Selon Blanchot, inspiré par Hegel, l’oeuvre d’art ne participe pas au travail de l’Histoire. Il s’agit plutôt d’un témoignage, un vestige d’un temps révolu. Cette caractéristique le rend unique dans le paysage culturel, où tout semble éphémère et en constante évolution. L’art, en se figeant dans le passé, offre un espace pour la contemplation et la réflexion, loin de l’agitation de la modernité. 

« Mais, nous rappelle Blanchot, ce renversement n’est aussi rien de plus que le moyen « rusé » dont le monde se sert pour se rendre plus stable et plus réel. Aide d’ailleurs limitée, qui n’est importante qu’à certains moments, que l’histoire plus tard rejette, quand, devenue elle-même visiblement la négation au travail, elle trouve dans le développement des formes techniques de la conquête la vitalité dialectique qui l’assure de sa fin. » (Ibidem, pp.290-291)

C’est là où la MNBC intervient comme une déchirure où le dialogue devient possible, comme le lecteur une possibilité pour le créateur. « Entendre, parler ont en l’œuvre, écrit Blanchot, leur principe dans la déchirure, dans l’unité déchirée qui seule fonde le dialogue. » (Ibidem, p.305)

C’est que le dialogue n’est possible qu’à travers la détresse de cette déchirure qui, sans cesse, recrée la duplicité, la « puissance du négatif ». Car, au fond, Blanchot ne dit-il pas que la littérature, finalement, consiste en un jeu de dupes? 

« [L’]erreur nous aide. » (Ibidem, p.336)
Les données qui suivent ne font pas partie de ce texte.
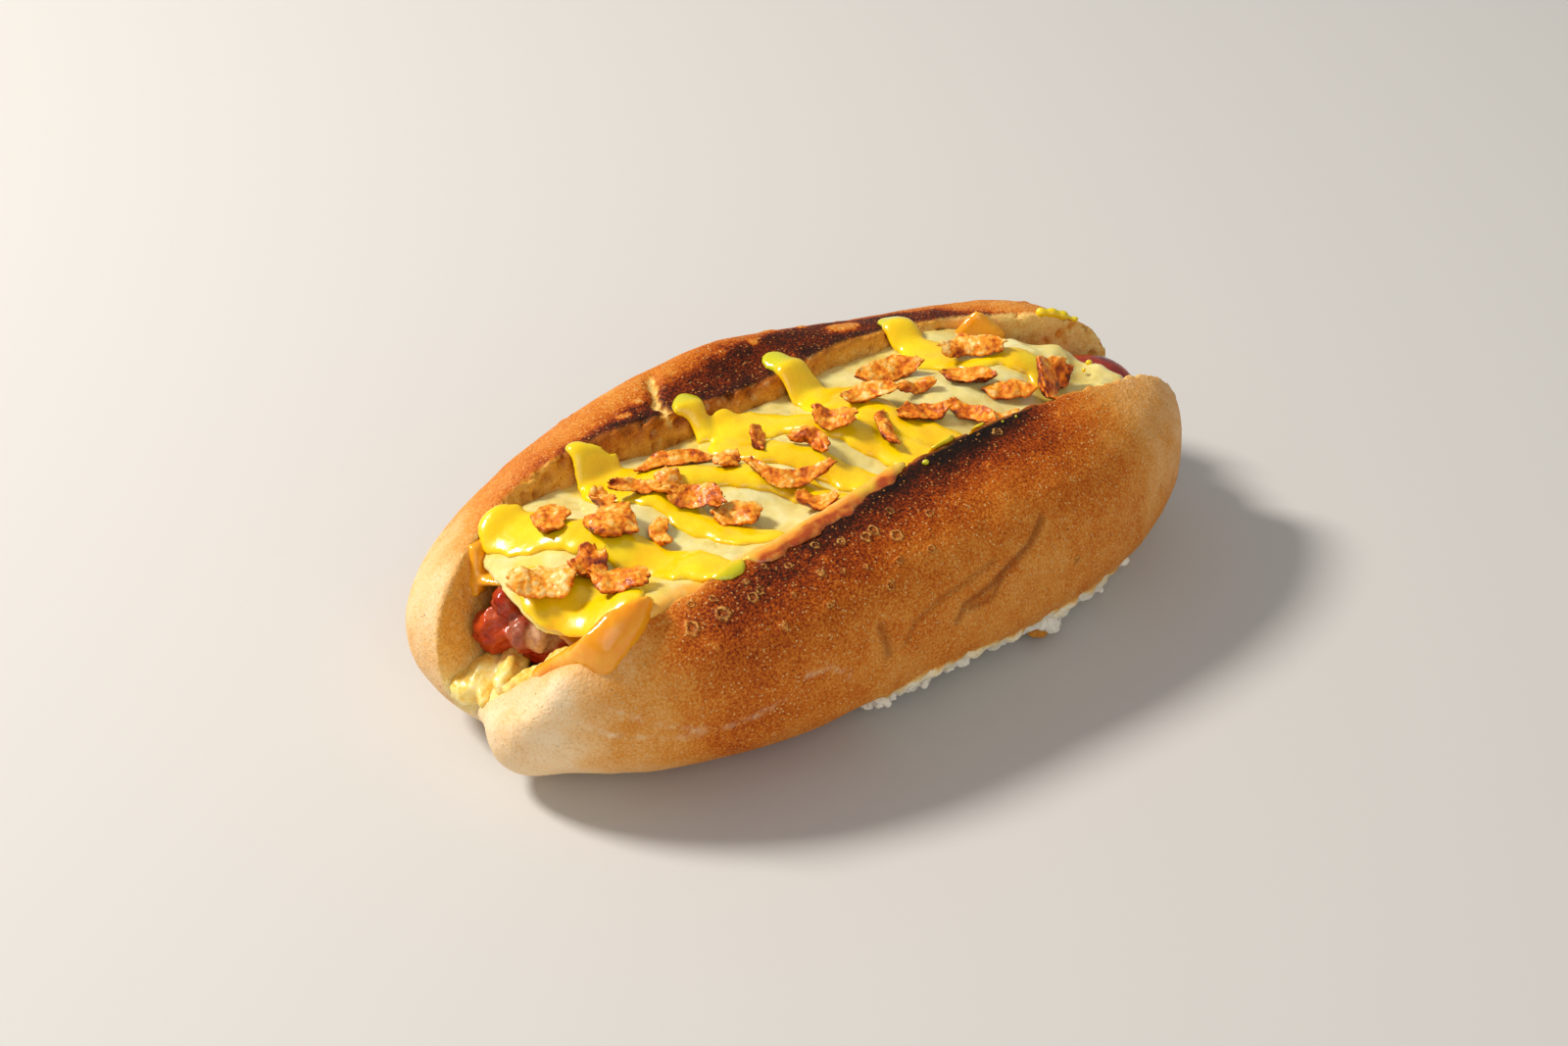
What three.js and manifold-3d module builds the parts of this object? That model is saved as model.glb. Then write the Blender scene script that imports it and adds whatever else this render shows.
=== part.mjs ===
// A cheese hot dog: an oval white roll, slit lengthways and opened like a boat, with a sausage along
// the slit, a slice of orange cheese and a blanket of pale melted cheese over it, mustard in a zigzag
// and crispy fried onions on top. Millimetres, +Z up, +X along the roll, the origin under its middle.
import * as THREE from "three";
import { mergeVertices } from "three/addons/utils/BufferGeometryUtils.js";
import Module from "manifold-3d";

const wasm = await Module();
wasm.setup();

// Driving dimensions
const ROLL_LENGTH = 190;
const ROLL_WIDTH = 105;
const ROLL_HEIGHT = 50;
const WIDEST_HEIGHT = 20; // where the roll is widest
const BASE_SINK = 2.5; // how much of the lower curve the flat base cuts off
const PLAN_POWER = 2.6; // how square the roll is in plan
const RISE_POWER = 3.2; // how square it is in side view
const CROWN_POWER = 3.0; // its section above the widest line
const BELLY_POWER = 2.2; // its section below that line
const FLOOR_HEIGHT = 11.5; // crumb left under the slit
const LIP_HEIGHT = 47;
const CUTTER_TOP = 60;
const SAUSAGE_RADIUS = 13.2;
const SAUSAGE_ENDS = [-80, 92.5];
const PALE_CHEESE_THICK = 3.0;
const SLICE_THICK = 1.9;
const MUSTARD_HEIGHT = 1.9;
const FLAKE_THICK = 1.5;
const GAP = 0.35; // between pieces that touch
const LAYER_GAP = 0.8; // between the two cheeses

// Where the slit's two lips run in plan, and how the crumb floor and the sausage wander: [x, value]
const FRONT_LIP = curveThrough([[-95, 23], [-80, 29], [-45, 29.5], [-15, 27], [0, 24.5], [30, 22.5], [60, 23], [95, 22]]);
const BACK_LIP = curveThrough([[-95, 14.5], [-82, 19.3], [-66, 23.3], [-50, 25.3], [2, 24.4], [17, 25.8], [30, 28], [48, 27], [62, 23.5], [72, 17.5], [84, 9.5], [95, 5]]);
const BACK_LIP_RISE = curveThrough([[-95, -4], [-80, -3], [-62, -0.5], [-40, 0], [-12, -2.6], [24, -3.6], [64, -3.6], [80, -0.5], [95, 1]]);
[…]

L’art comme dehors sans intimité 

Blanchot souligne que l’art relève du dehors de l’intimité, une exposition au risque. En effet, dans une société où l’efficacité et l’utilité sont valorisées, l’art devient comme une expérience de la mort. Il est un lieu où l’on se livre à la disparition du « Je ». Cette perspective fait de l’œuvre d’art une expérience radicale où l’on peut se reconnecter avec son Moi intérieur, mais un Moi qui - paradoxalement - tend à disparaître à mesure que l’on se rapproche du gouffre vertigineux de la création. 

Voici ce que nous dit Blanchot: 

« L’œuvre, pour l’artiste, est toujours infinie, non finie et, par là, le fait que celle-ci est, qu’elle est absolument, cet événement singulier se dévoile comme n’appartenant pas à la maîtrise de l’accomplissement. C’est d’un autre ordre. » (Ibidem, p.298)

C’est un dialogue où la coupure est fondamentale, car elle permet le désir, elle est désir. Qu’entend-t-on par là? Le désir a nécessairement à voir avec l’objet, l’objet de désir. D’où la réflexion sur l’œuvre d’art menée par Blanchot, qui interroge la valeur intrinsèque de l’œuvre avant de se rendre compte que l’œuvre est elle-même une abstraction. C’est moins qu’une image, c’est une chant, une vibration. 


La lecture de la littérature 

L’art comme un plaisir en soi est la vision qui domine à notre époque. Blanchot suggère pourtant que la lecture nous fait rentrer dans un dialogue infini avec une œuvre dont l’écart, la rencontre impossible, ouvre paradoxalement sur la créativité, une créativité qui nous est nécessaire par essence. Or, dans une ère caractérisée par la recherche constante de la productivité, l’art nous rappelle l’importance de prendre le temps pour oublier le temps et contempler une œuvre qui n’est pas une œuvre. 


Conclusion

L’œuvre de Maurice Blanchot nous invite à repenser notre rapport à l’art et à la créativité. Dans un monde en rapide mutation, l’art nous offre une pause, un moment de calme dans la tempête de la modernité. Il nous rappelle l’importance de l’intime, du personnel et du plaisir pur dans l’expérience humaine. En tant que tels, l’art et l’engagement avec lui deviennent non seulement des actes de résistance contre l’obsolescence de l’homme face à la technologie, mais aussi des affirmations de notre humanité.